Your goal: Repeat exactly the lines from the start of the material below up to and including the "wasm.setup();" line.

==== Given material

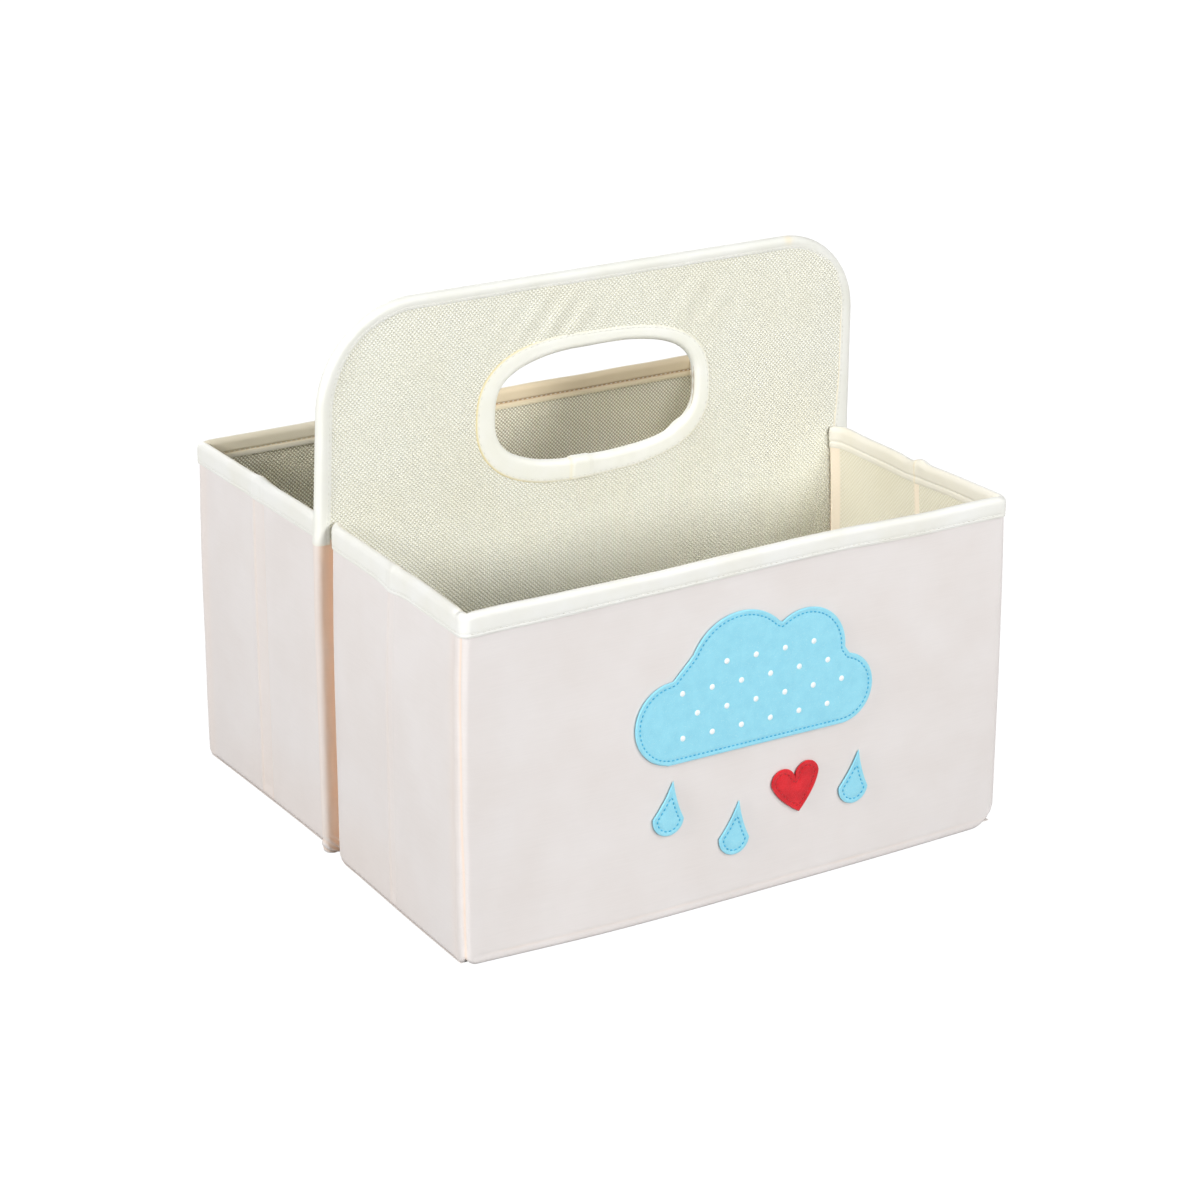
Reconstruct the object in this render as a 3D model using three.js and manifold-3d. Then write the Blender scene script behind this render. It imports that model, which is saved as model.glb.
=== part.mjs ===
// A folding fabric caddy: two open bins, front and rear, either side of a tall divider with a hand hole.
// Millimetres, +Z up, the floor at z = 0. X runs along the end panels, the front bin is towards -Y.
//
// Each bin folds flat against the divider. A side wall is two leaves: the centre leaf hangs on the
// divider, the end leaf carries the end panel's corner, and the upright crease between them goes inward.
// The floor is two halves: the inner one is hinged at the divider's foot, the outer one at the panel's,
// and the crease between them rises. Both bins, and the two sides of each, are mirror images.

import * as THREE from "three";
import { mergeVertices } from "three/addons/utils/BufferGeometryUtils.js";
import Module from "manifold-3d";

const wasm = await Module();
wasm.setup();

// Bins
const binLength = 296; // outside, between the side walls' outer faces
const binDepth = 139.5; // from the divider's middle plane to a panel's outer face
const wallHeight = 170;
const leftFootRadius = 3; // lower corners of the panels and of the end leaves, on the left
const rightFootRadius = 12; // and on the right
const hemHeight = 8; // outer cloth turned up inside the foot of a wall
const hemRounding = 1; // of the fold under the foot, on either side of a flat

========

Finished task:
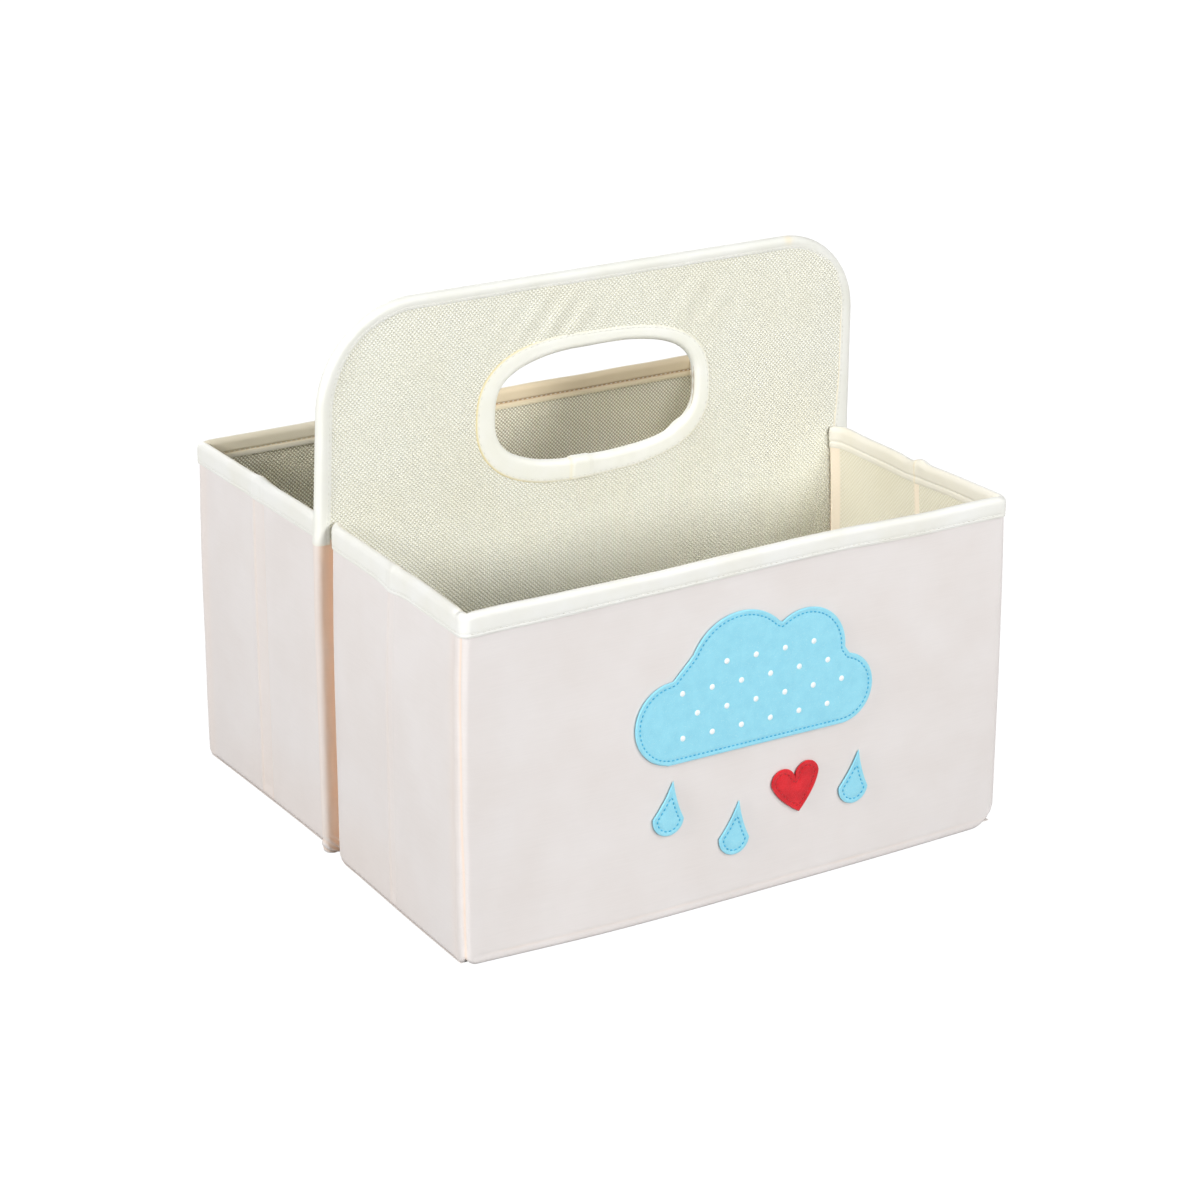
Reconstruct the object in this render as a 3D model using three.js and manifold-3d. Then write the Blender scene script behind this render. It imports that model, which is saved as model.glb.
=== part.mjs ===
// A folding fabric caddy: two open bins, front and rear, either side of a tall divider with a hand hole.
// Millimetres, +Z up, the floor at z = 0. X runs along the end panels, the front bin is towards -Y.
//
// Each bin folds flat against the divider. A side wall is two leaves: the centre leaf hangs on the
// divider, the end leaf carries the end panel's corner, and the upright crease between them goes inward.
// The floor is two halves: the inner one is hinged at the divider's foot, the outer one at the panel's,
// and the crease between them rises. Both bins, and the two sides of each, are mirror images.

import * as THREE from "three";
import { mergeVertices } from "three/addons/utils/BufferGeometryUtils.js";
import Module from "manifold-3d";

const wasm = await Module();
wasm.setup();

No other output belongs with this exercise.